3 Responses to “Christian Rhetoric & Terrorism”

  1. Mrs Rejane Eagleton said

    Mr “The Chaplain”,

    Who are you and what authority do you have to call that book “that ancient text of myths” ?
    You also should keep in mind not to offend others who do not think like you do. Agree?

  2. The Chaplain said

    I am a fellow human being who, due to strong in-group peer pressure and disapproval from the self-righteous, chooses to remain relatively anonymous. I’m not sure what sort of authority you think I need to state my assertions about the Bible. I call it an “ancient text of myths” for the following reasons: 1) it is ancient, 2) it is a text, 3) the earth is older than 6,000 years old; the Bible’s timeline is in direct disagreement with scientific discoveries about the age of the earth and universe; ergo, the Bible is telling a false story and is therefore a collection of ancient stories by ancient people who knew little about their world. We call other false ancient religious beliefs myths, so why should I make an exception for Christianity?

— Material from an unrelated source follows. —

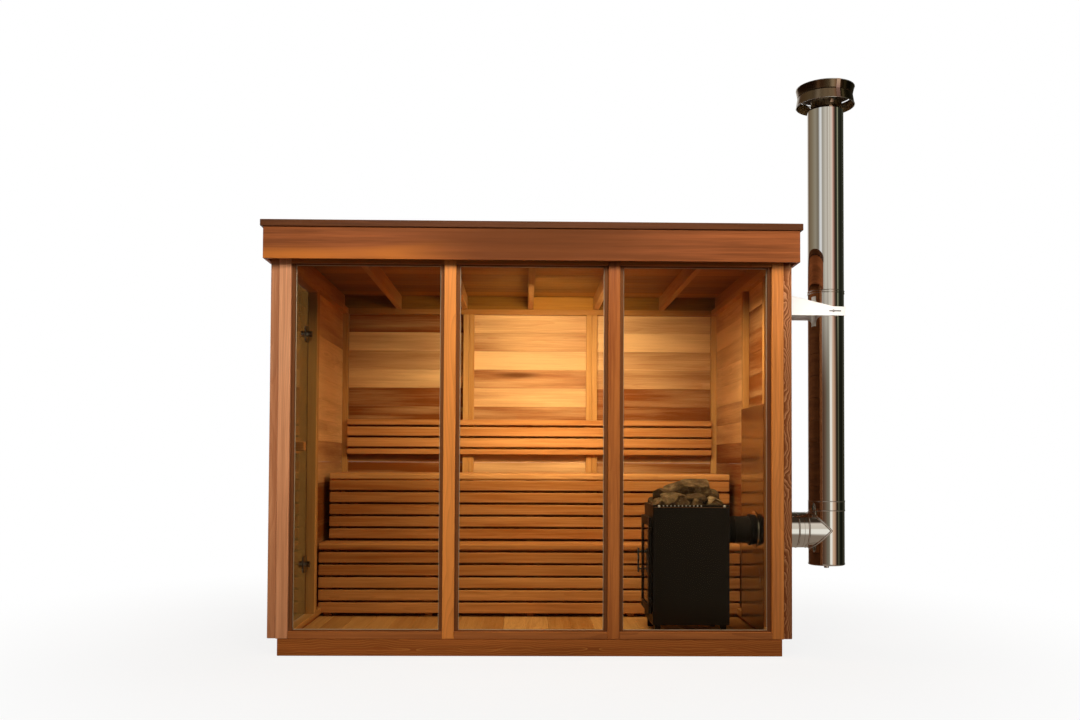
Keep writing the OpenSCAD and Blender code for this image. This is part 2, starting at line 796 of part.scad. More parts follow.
// Two lengths of pipe, the upper one with a sloped shoulder
module chimney_pipes() {
  slope = pipe_r - flue_r - 3;
  color("silver") {
    difference() {
      up(pipe_r, tee_hi, joint_z - touch);
      up(flue_r, tee_hi - 1, joint_z);
    }
    translate([chimney_x, front + flue_y, joint_z]) rotate_extrude()
      polygon([[flue_r, 0], [pipe_r, 0], [pipe_r, chimney_top - slope - joint_z],
        [pipe_r - slope, chimney_top - joint_z], [flue_r, chimney_top - joint_z]]);
  }
}

module chimney_locking_bands() {
  color("gainsboro") for (span = [[tee_hi - 30, tee_hi + 30], [joint_z - 10, joint_z + 10]]) difference() {
    up(pipe_r + 3, span[0], span[1]);
    up(pipe_r + 0.2, span[0] - 1, span[1] + 1);
  }
}

// Two plates either side of the pipe on a plate on the wall
module chimney_wall_bracket() {
  z = wall_top - bracket_drop;
  near = half_out + bracket_t;
  tip = chimney_x + 79;
  reach = pipe_r + 1;
  color("white") {
    for (y = [flue_y - reach - bracket_t, flue_y + reach])
      translate([0, front + y + bracket_t, 0]) rotate([90, 0, 0]) linear_extrude(bracket_t)
        polygon([[near, z], [tip, z], [tip, z + bracket_tip - 2], [chimney_x + 12, z + bracket_tip], [near, z + bracket_h]]);
    block([half_out, flue_y - reach - bracket_t, z - 20], [near, flue_y + reach + bracket_t, z + bracket_h + 20]);
  }
}

// Rain cap: a closed lid that flares upwards over a skirt that flares
// downwards, held by three straps that bend in to a neck on the pipe
module chimney_cap() {
  neck = flue_r + 3;
  strap = 22;
  mid = cap_sheet / 2;
  lid_z = cap_h - lid_h;
  top = cap_z - chimney_top;
  color("silver") translate([chimney_x, front + flue_y, cap_z]) {
    rotate_extrude() polygon([[0, lid_z], [waist_r, lid_z], [cap_r - cap_sheet, cap_h], [0, cap_h]]);
    rotate_extrude() polygon([[waist_r - cap_sheet, skirt_h], [waist_r, skirt_h], [cap_r - cap_sheet, 0], [cap_r - 2 * cap_sheet, 0]]);
    rotate_extrude() translate([flue_r, -top]) square([neck - flue_r, top + skirt_h / 2]);
    for (a = [-80, 40, 160]) rotate([0, 0, a]) rotate([90, 0, 0]) translate([0, 0, -strap / 2]) linear_extrude(strap) {
      polygon([[cap_r - 3 * mid, 0], [cap_r, 0], [waist_r + cap_sheet, skirt_h], [waist_r + cap_sheet, lid_z],
        [cap_r, cap_h], [cap_r - 3 * mid, cap_h], [waist_r - mid, lid_z], [waist_r - mid, skirt_h]]);
      polygon([[neck - cap_sheet, 0], [neck - cap_sheet, cap_sheet], [waist_r - mid, skirt_h - mid],
        [waist_r - mid, skirt_h - 3 * mid]]);
    }
  }
}

base_rim();
floor_joists();
floor_boards();
front_posts();
front_rails();
front_panes();
glazing_beads();
right_wall();
left_wall();
back_wall();
wall_plates();
wall_studs();
corner_boards();
door_frame();
door_glass();
door_handle();
door_fittings();
door_hinge_clamps();
door_hinge_leaves();
rafters();
rafter_blocking();
roof_boards();
roofing_sheet();
fascias();
roof_cap();
upper_bench_seat();
upper_bench_skirt();
lower_bench_seat();
lower_bench_skirt();
bench_legs();
bench_bearers();
backrest();
backrest_battens();
heat_shield();
stove_body();
stove_stones();
stove_door_frame();
stove_door_glass();
stove_door_handle();
stove_flue_pipe();
flue_wall_collar();
flue_branch();
chimney_tee();
chimney_tee_cap();
chimney_pipes();
chimney_locking_bands();
chimney_wall_bracket();
chimney_cap();
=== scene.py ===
# %% [markdown]
# # A cube sauna in boards, glass and polished pipe
#
# The real thing is a small cedar cabin with three fixed panes across its
# front, a glass door in its left wall, slatted benches, a stove with stones
# and a steel chimney. Its measured solids come in as a frame. Modelled afresh
# they would drift from their sizes, so this lesson dresses them: it cuts walls
# into boards, rounds edges, adds small parts and gives each surface its finish.

# %% Load the frame
import math
import random
import bmesh
import bpy
import numpy as np
from mathutils import Matrix, Vector, noise


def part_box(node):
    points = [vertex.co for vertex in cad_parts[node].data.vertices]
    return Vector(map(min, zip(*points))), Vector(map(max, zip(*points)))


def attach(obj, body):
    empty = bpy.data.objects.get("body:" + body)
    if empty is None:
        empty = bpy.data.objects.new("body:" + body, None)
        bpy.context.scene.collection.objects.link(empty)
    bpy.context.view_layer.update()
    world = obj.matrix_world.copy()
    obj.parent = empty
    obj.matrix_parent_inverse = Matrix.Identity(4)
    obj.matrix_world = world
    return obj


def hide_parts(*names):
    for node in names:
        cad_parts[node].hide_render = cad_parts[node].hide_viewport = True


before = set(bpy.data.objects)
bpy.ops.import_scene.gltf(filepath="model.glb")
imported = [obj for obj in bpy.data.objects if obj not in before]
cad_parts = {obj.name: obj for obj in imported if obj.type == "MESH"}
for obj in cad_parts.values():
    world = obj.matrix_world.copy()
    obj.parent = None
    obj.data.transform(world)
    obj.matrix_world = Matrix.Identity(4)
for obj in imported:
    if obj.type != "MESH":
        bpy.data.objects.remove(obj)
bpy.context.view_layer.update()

# %% [markdown]
# ## The camera
#
# A camera is a place, three directions and a lens. This one stands 5.2 m in
# front of the glass at about chest height. Tilted up to the chimney it would
# make upright posts lean, so its frame is shifted upwards instead, the way an
# architect's camera is.

# %% Camera
scene = bpy.context.scene
scene.view_settings.view_transform = "Standard"

YAW, PITCH, ROLL = 0.01711, 0.02680, 0.00482                # radians
EYE = (-0.04028, -6.13457, 1.02014)                         # metres
SENSOR_MM, LENS_MM = 36, 33.221
SHIFT = (-0.00106, 0.06916)                                 # shares of the sensor's width
forward = Vector((math.sin(YAW) * math.cos(PITCH), math.cos(YAW) * math.cos(PITCH),
                  math.sin(PITCH)))
level = Vector((math.cos(YAW), -math.sin(YAW), 0))
over = level.cross(forward)
right = level * math.cos(ROLL) + over * math.sin(ROLL)
up = over * math.cos(ROLL) - level * math.sin(ROLL)
lens = bpy.data.cameras.new("camera")
lens.sensor_width, lens.lens = SENSOR_MM, LENS_MM
lens.shift_x, lens.shift_y = SHIFT
camera = bpy.data.objects.new("camera", lens)
scene.collection.objects.link(camera)
facing = Matrix((right, up, -forward)).transposed().to_4x4()
camera.matrix_world = Matrix.Translation(EYE) @ facing
scene.camera = camera
print("camera", [round(v, 2) for v in camera.location], "lens", lens.lens)

# %% [markdown]
# ## Colours and nodes
#
# Colours are written as the hex codes a paint chart uses. Blender mixes light
# in linear numbers, so one function converts them. A second function adds a
# shader node with its settings and its inputs; every finish below is made
# with it.

# %% Colour and node helpers
def tint(code):
    """Linear RGBA of an sRGB hex code such as 'C88A5E'."""
    parts = [int(code[i:i + 2], 16) / 255 for i in (0, 2, 4)]
    return [v / 12.92 if v <= 0.04045 else ((v + 0.055) / 1.055) ** 2.4 for v in parts] + [1.0]


def add(tree, kind, inputs=(), settings=None):
    """Adds one shader node. inputs are listed in the node's order, or by name or number. Each is
    a node, which gives its first output in use, one output of a node, or a value. The setting
    'stops' is a colour ramp's list of (place, hex code)."""
    new = tree.nodes.new("ShaderNode" + kind)
    for key, value in (settings or {}).items():
        if key == "stops":
            bits = new.color_ramp.elements
            while len(bits) < len(value):
                bits.new(0.5)
            for bit, (place, code) in zip(bits, sorted(value)):
                bit.position, bit.color = place, tint(code)
        else:
            setattr(new, key, value)
    for key, value in inputs.items() if isinstance(inputs, dict) else enumerate(inputs):
        if isinstance(value, bpy.types.Node):
            value = next(output for output in value.outputs if output.enabled)
        if isinstance(value, bpy.types.NodeSocket):
            tree.links.new(value, new.inputs[key])
        else:
            new.inputs[key].default_value = value
    return new


def blank(name):
    """An empty material and its node tree."""
    made = bpy.data.materials.new(name)
    made.use_nodes = True
    made.node_tree.nodes.clear()
    return made, made.node_tree


COLOURS = {"data_type": "RGBA"}                      # makes a Mix node mix colours
SHARE, ONE, TWO = 0, 6, 7                            # the inputs of such a node
EASED = {"interpolation_type": "SMOOTHSTEP"}         # makes a Map Range start and end softly
ADD, TIMES, LARGER = {"operation": "ADD"}, {"operation": "MULTIPLY"}, {"operation": "MAXIMUM"}
print("C88A5E is", [round(v, 3) for v in tint("C88A5E")])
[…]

    Honestly, I put about as much effort into not offending Christians as they put into not offending me. In other words, I don’t put much effort in at all. Christians think I am evil and deserve (along with my evil children) to be tortured for eternity. That is offensive, but I don’t let superstitious beliefs in ancient beliefs offend me. On the other hand, I find it rather silly that grown adults believe in magic, invisible realms and creatures. I imagine that you would find this opinion offensive. There is nothing I can do about that. Anyone who believes in magic will find my thoughts on magic-belief offensive, just as I would find any Christian discussion of non-believers to be offensive.

    • Charity said

      “…just as I would find any Christian discussion of non-believers to be offensive.”

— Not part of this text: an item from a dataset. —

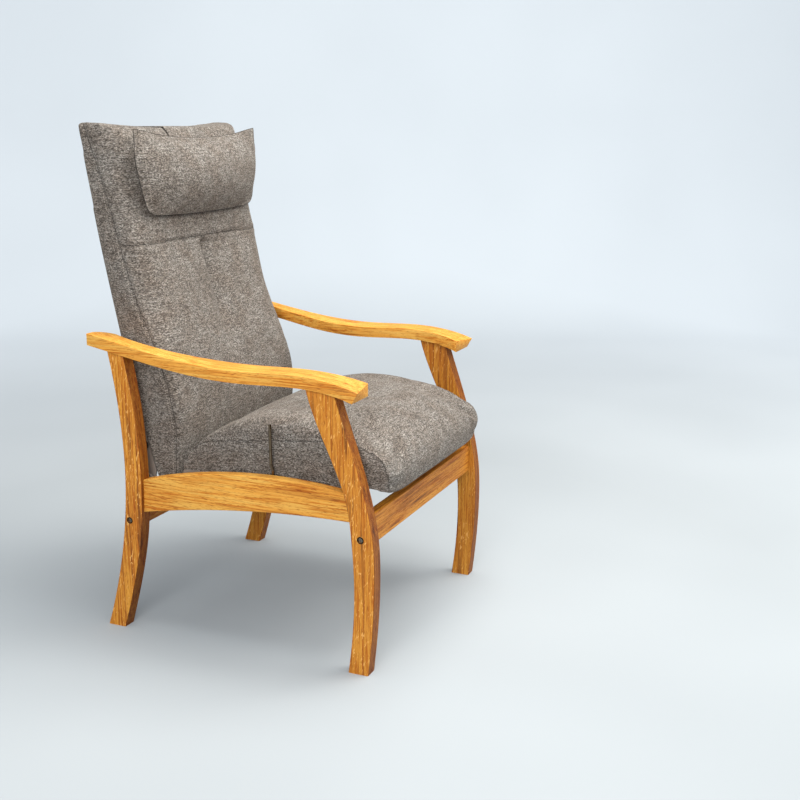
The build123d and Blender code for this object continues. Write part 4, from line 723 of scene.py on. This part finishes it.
def inflate(piece, hold, pressure, limit, frames=20):
    """Blows the cover up with the cloth solver, with its held points fast and a largest move."""
    start = [vertex.co.copy() for vertex in piece.data.vertices]
    group = piece.vertex_groups.new(name="held")
    for index, share in enumerate(hold):
        if share > 0.01:
            group.add([index], share, "REPLACE")
    cloth = piece.modifiers.new("filling", "CLOTH")
    set_all(cloth.settings, **wool_rules, uniform_pressure_force=pressure)
    cloth.settings.effector_weights.gravity = 0
    cloth.collision_settings.use_collision = False
    set_all(cloth.point_cache, frame_start=1, frame_end=frames)
    for number in range(1, frames + 1):
        bpy.context.scene.frame_set(number)
    apply_modifiers(piece)
    bpy.context.scene.frame_set(1)
    furthest = 0
    for vertex, first in zip(piece.data.vertices, start):
        move = vertex.co - first
        if move.length > limit:
            vertex.co = first + move * (limit / move.length)
        furthest = max(furthest, move.length)
    print(piece.name, "swelled by up to", round(furthest * 1000, 1), "mm")


def subdivided(piece):
    set_all(piece.modifiers.new("finer", "SUBSURF"), levels=1, render_levels=1)
    apply_modifiers(piece)


def smooth(piece, material):
    for face in piece.data.polygons:
        face.use_smooth = True
    piece.data.materials.clear()
    piece.data.materials.append(material)


def lay_weave(piece):
    """A UV map in metres, laid on each face from the side that it looks to most."""
    shape = bmesh.new()
    shape.from_mesh(piece.data)
    layer = shape.loops.layers.uv.new("weave")
    for face in shape.faces:
        normal = face.normal
        side = max(range(3), key=lambda axis: abs(normal[axis]))
        across, along = {0: (1, 2), 1: (0, 2), 2: (0, 1)}[side]
        for corner in face.loops:
            place = corner.vert.co
            corner[layer].uv = (place[across] + side * side_shift[0], place[along] + side * side_shift[1])
    shape.to_mesh(piece.data)
    shape.free()


def litres(piece):
    shape = bmesh.new()
    shape.from_mesh(piece.data)
    volume = shape.calc_volume() * 1000
    shape.free()
    return volume


def box_mesh(name, *spans):
    """A closed box from its spans in x, y and z."""
    shape = bmesh.new()
    bmesh.ops.create_cube(shape, size=1)
    size = [high - low for low, high in spans]
    middle = [(low + high) / 2 for low, high in spans]
    bmesh.ops.scale(shape, vec=size, verts=shape.verts)
    bmesh.ops.translate(shape, vec=middle, verts=shape.verts)
    return mesh_of(shape, name)


def cut_out(piece, mesh):
    """Cuts a closed form out of a piece."""
    cutter = new_piece("cutter", mesh)
    hollow = piece.modifiers.new("hollow", "BOOLEAN")
    set_all(hollow, operation="DIFFERENCE", object=cutter, solver="EXACT")
    before = litres(piece)
    apply_modifiers(piece)
    bpy.data.objects.remove(cutter)
    print(piece.name, "hollowed from", round(before, 2), "to", round(litres(piece), 2), "litres")


print("a cover's stiffness in tension:", wool_rules["tension_stiffness"])

# %% [markdown]
# ## Seams
#
# The cover is cut from flat panels. Where two panels meet, the seam draws the cloth
# down into the filling, and a row of topstitches holds it beside the line. A seam is
# a list of points on the cushion here. It holds the cover during the filling, then
# pulls a narrow groove, and last it carries its own small stitches.

# %% Helpers for seams
seam_step = 0.001
# Soft falloffs are powers of this number.
falloff = 2.718
swell_share = 0.22
# A point of a seam that is further than this from the cover gets no stitch.
stitch_reach = 0.03
# A face is seen as an under side when its normal points down at least this much.
facing_down = -0.6
# How far a cover may stand out of its solid where something else is close.
tight = 0.0002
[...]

      I remember growing up in a conservative, fundamentalist Christian missionary family. Before I was born, my parents were already deciding to become missionaries. My earliest memories are of being at Bible School with them at age 3. Pretty much most of my childhood I was surrounded by conservative Christians. Sinners, those non-Christians in the world (sure, Christians are sinners too, but their hearts have been washed and are whiter than snow now), were discussed as people who were inherently evil and deserving of hell due to their non-belief. These unrepentant sinners were described to me, from as early as I can remember, as being people who would not only influence me, but actually enjoy leading me into a sinful life of depravity. Encouraging evil behaviors like using profanity, drinking alcohol and using drugs, engaging in sexual improprieties, listening to music with dirty lyrics, dancing. They would basically make me into a woman with loose morals.

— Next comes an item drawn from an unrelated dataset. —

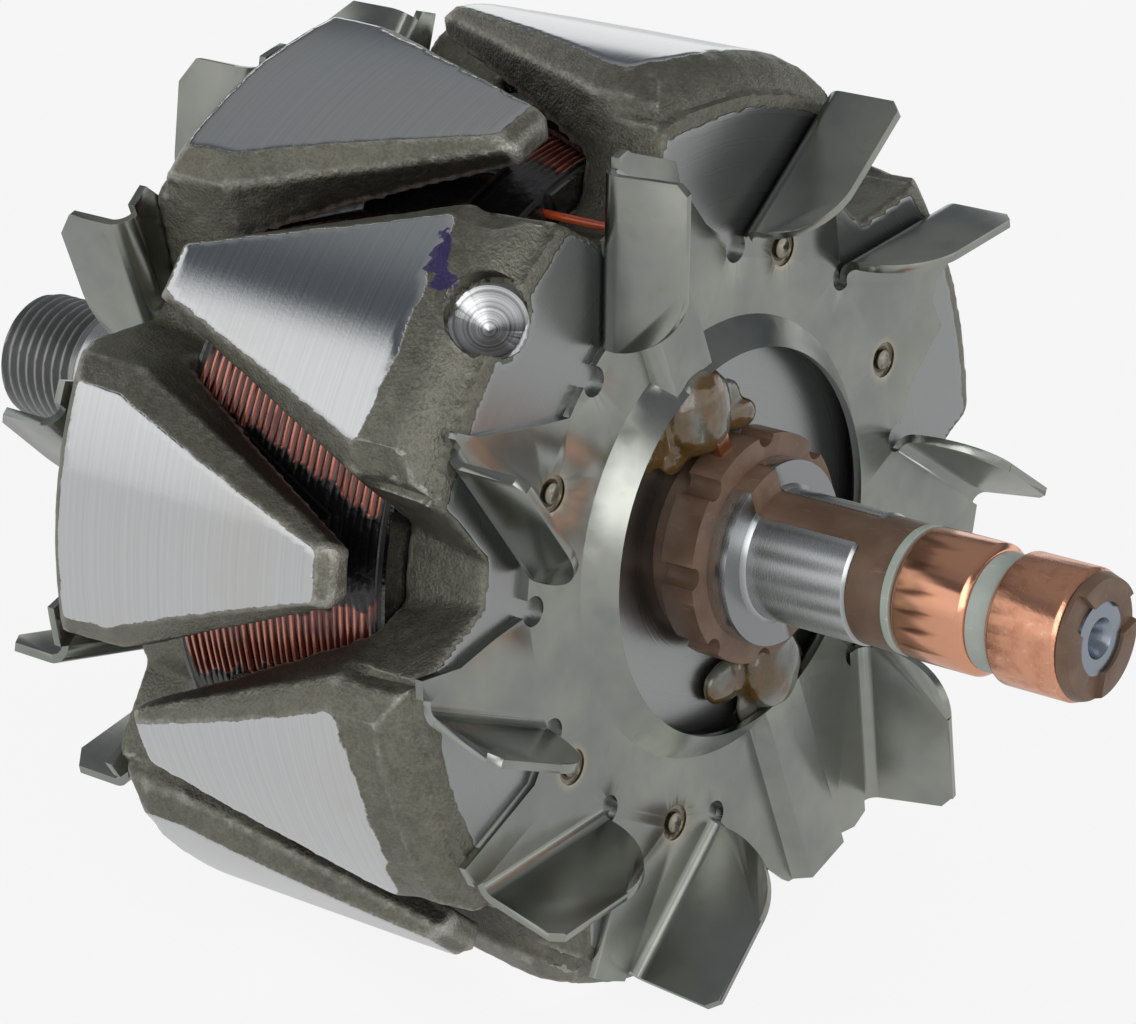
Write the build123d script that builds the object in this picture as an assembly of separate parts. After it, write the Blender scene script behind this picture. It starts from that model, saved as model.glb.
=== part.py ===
from build123d import *
import math
import os

os.makedirs("parts", exist_ok=True)

# Claw-pole rotor of a vehicle generator, in millimetres.
# The shaft lies along X with the slip rings towards +X.
# Places along the shaft are counted from the middle of the claws, and an angle is counted about
# the shaft from +Z towards +Y. The finished nodes are then turned to the angle in which the rotor
# comes to rest on its claws, and moved so that the origin is the middle of the overall length.

# Angle that the rotor rolls before it lies still, a little to one side of its lowest claw
rest_turn = 6.8

# Claw poles
claw_count = 6
outer_radius = 54.0
claw_reach = 16.4            # from the middle plane to a claw's tip
pole_face = 27.1             # from the middle plane to the turned end face
pole_plate = 11.1            # thickness of the disc that carries the claws
shoulder_drop = 8.5          # from the turned outside down to the end face's rim
shoulder_start = 22.6        # where the turned outside ends and the shoulder begins
valley_depth = 13.4          # from the turned outside down to the disc's rim between two claws
drive_claw_angle = 45.0
slip_claw_angle = 15.0
tip_half_width = 2.35
knee_half_width = 12.9
root_half_width = 13.3
tip_bevel = 0.9
root_bevel = 2.8
tip_bevel_depth = 1.5
root_bevel_depth = 2.8
tip_inner_half_width = 2.0
knee_inner_half_width = 16.4
valley_gap = 2.1             # from a claw's root to the middle of the valley beside it
tip_thickness = 4.0
root_thickness = 8.7
tip_chamfer_run = 1.8
tip_chamfer_drop = 1.6
root_fillet_run = 4.0        # how far the thick root carries on below the claw

# Balance hole drilled into one slip-ring-end claw
balance_hole_radius = 4.1
balance_hole_depth = 2.0
balance_hole_x = 25.0
balance_hole_below = 4.0     # from the turned outside down to the hole's foot
balance_drill_length = 12.0
balance_hole_angle = -40.4
balance_hole_tilt = 31.0
drill_point_angle = 118.0

# Yoke, bobbin and winding
core_radius = 26.0
fit_clearance = 0.3
press_clearance = 0.02
stack_clearance = 0.05
star_thickness = 0.5
star_below_winding = 0.4
bobbin_wall = 1.1
flange_thickness = 0.6
winding_below_claws = 1.3    # room for the insulation between the winding and the claws' roots
winding_turns = 28
turn_height = 0.45
petal_clearance = 0.12
petal_reach = 8.0
petal_root_half_width = 14.5
petal_tip_half_width = 4.0

# Shaft
body_radius = 10.0
thread_radius = 8.0
thread_end_x = -81.2
thread_length = 14.0
thread_chamfer = 1.0
drive_journal_radius = 8.5
drive_shoulder_x = -47.0
collar_step = 0.6
collar_start_x = 33.8
collar_width = 2.5
slip_journal_radius = 7.5
slip_journal_end_x = 50.0
journal_chamfer = 0.5
spigot_radius = 4.1
slip_end_x = 77.8
center_drill_radius = 2.3
center_drill_depth = 5.0
slot_width = 4.8
slot_floor_radius = 4.6
slot_start_x = 29.6

# Slip rings and their moulding
lead_angles = (-15.0, 165.0)
ring_radius = 7.4
ring_inner_radius = 6.0
inner_ring_x = 55.6
inner_ring_width = 9.45
middle_ring_width = 2.65
middle_ring_radius = 6.6
outer_ring_width = 9.2
ring_edge = 0.7
pale_ring_width = 1.0
cap_radius = 7.1
cap_thickness = 1.3
cap_notch_depth = 0.8
cap_notch_width = 3.4
moulding_radius = 7.25
hub_radius = 13.2
hub_thickness = 4.3
hub_boss_radius = 11.6
hub_notch_count = 8
hub_notch_radius = 1.3
hub_notch_phase = 7.0
rib_below_collar = 0.2

# Conductor bars inside the moulding
bar_width = 2.0
bar_thickness = 1.0
bar_floor_radius = 4.9
bar_leg_x = 31.0
bar_leg_end_radius = 16.0

# Fans
sheet = 1.0
bend_radius = 1.6
fan_inset = 2.6              # from the claws' turned outside down to the fans' rim
fan_disc_radius = 34.4
fan_hole_radius = 22.3
fan_lip_height = 2.8
fan_lip_run = 3.2
notch_circle_radius = 33.4
notch_radius = 1.7
fold_inner_radius = 35.2
lobe_overrun = 2.8           # how far a lobe is drawn past the rim before it is trimmed
blade_height = 9.9
blade_corner = 8.5
blade_corner_rise = 3.0
slip_rim_corner = (1.2, 1.2)
drive_rim_corner = (3.0, 2.5)
channel_base_width = 10.0
channel_top_width = 6.6
channel_rise = 2.2
channel_start_radius = 21.0
channel_end_insets = (7.4, 2.9)
weld_circle_radius = 33.0
weld_outer_radius = 2.1
weld_inner_radius = 1.2
weld_depth = 0.35
slip_weld_angles = (24.9, 72.9, 128.0, 202.0, 241.6, 300.8)

# Slip-ring-end fan, for each blade: the angle of the notch at its foot, the angles where its fold
# starts and ends, how far it leans away from its lobe, and that lobe's trailing edge as angle and
# radius from the rim inwards
slip_fan_lobes = (
    (9.5, (12.0, 28.1), 0, ((34.0, 60.0), (36.5, 40.2))),
    (47.1, (46.0, 61.3), 0, ((69.5, 48.5), (70.0, 45.5), (72.5, 43.8), (77.5, 44.4), (82.8, 37.0))),
    (91.6, (91.5, 104.9), 7, ((127.0, 60.0), (130.5, 46.0), (132.2, 39.0))),
    (137.0, (133.5, 150.0), 15, ((160.0, 49.4), (162.5, 51.0), (171.1, 48.6), (178.2, 41.7))),
    (189.1, (187.8, 203.7), 15, ((213.0, 60.0), (214.0, 42.0))),
    (225.1, (224.5, 241.0), 15, ((248.0, 60.0), (247.0, 38.4))),
    (252.0, (253.8, 269.5), 13, ((276.0, 60.0), (274.5, 45.3), (276.5, 39.5))),
    (278.5, (285.2, 300.8), 0, ((305.3, 47.8), (309.5, 40.1), (315.4, 33.7))),
    (323.0, (328.0, 342.0), -12, ((347.5, 50.8), (355.5, 46.3), (355.8, 43.5), (361.1, 37.4))),
)

# Drive-end fan: the notch angles of its more closely spaced blades
drive_fan_notches = (1.5, 26.0, 55.0, 82.5, 112.0, 139.5, 168.0, 194.5, 221.0, 244.0, 276.0, 302.5, 331.0)
drive_fold_lead = 2.4
drive_fold_span = 14.2
drive_lobe_gap = 7.0

# Winding leads
wire_radius = 0.5
lead_above_valley = 0.6
lead_notch_width = 2.0
lead_channel_x = 28.15
lead_bend = 1.6
lead_inner_radius = 16.9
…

      Looking back, I realize how hard my parents and the Christians I knew tried to convince me that OTHER people were bad and only needed Jesus to turn them from their sinful ways, using scripture as evidence and their perspective as evidence. Now that I’m not a Christian, I realize these sinners they were talking about are me and my friends and family and most people. That most Christians would probably think that I’m the danger to Christians’ children. That I’m evil. That I deserve hell.

      The assumption is that I would choose to be a Christian if only I knew what was best for me. What if all I really want is to be true to myself. To be honest and respect myself. To be free to “love” people as fellow human beings–not needing to rely on God’s love as manifested through me in order to love the sinners of the world.

      But, I can’t say anything negative about Christians, or the book where they’ve gotten most of their ideas about me from…

      Although I don’t approach discussions with Christians the same way “The Chaplain” does, I completely understand his anger and I think he has a right to say what he wants on this blog, or to Christians in person. I like that this country has laws in place that protect our freedom to say whatever we want to say, including, that there is no God and that the Bible is an “ancient text of myths”.